Going forward, the digital OLED with more than 60 segments will feature a roughly tenfold number of discretely controllable segments, enabled by higher performance levels of future vehicle electronics and the specifically developed OLED hardware. In addition to personalizing light designs, the digital OLED can be used as an indicating instrument in the rear lighting assembly and hence for car-to-x communication. Subject to government approvals, the drivers of following vehicles could, for instance, receive early warnings of slippery road surfaces or the ends of traffic jams.
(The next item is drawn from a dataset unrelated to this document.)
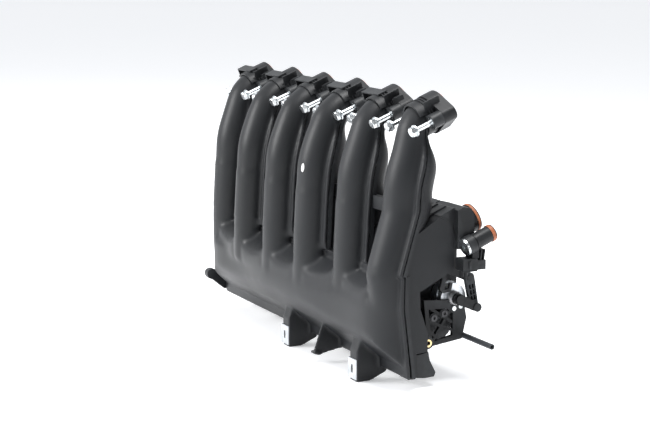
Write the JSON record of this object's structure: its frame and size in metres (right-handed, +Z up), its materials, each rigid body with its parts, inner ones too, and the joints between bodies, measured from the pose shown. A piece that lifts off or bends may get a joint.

Thanks to high precision, extremely high contrast and great variability, the rear lights are progressively evolving into displays.
Forward-thinking technology: flexible digital OLED rear lights
Whereas digital OLED rear lights only permit a two-dimensional integration into lamps, new pliable substrates for flexible digital OLED rear lights now enable curvatures to be achieved for the first time. This new freedom creates a three-dimensional light design that enhances the way in which it blends in with the shape of the bodywork. As a result, the area that can be used to personalize the lighting signature, and for communication with the surroundings, will once again become visibly larger. The key features of this technology – perfect homogeneity and high contrast – will be retained, even from various viewing angles.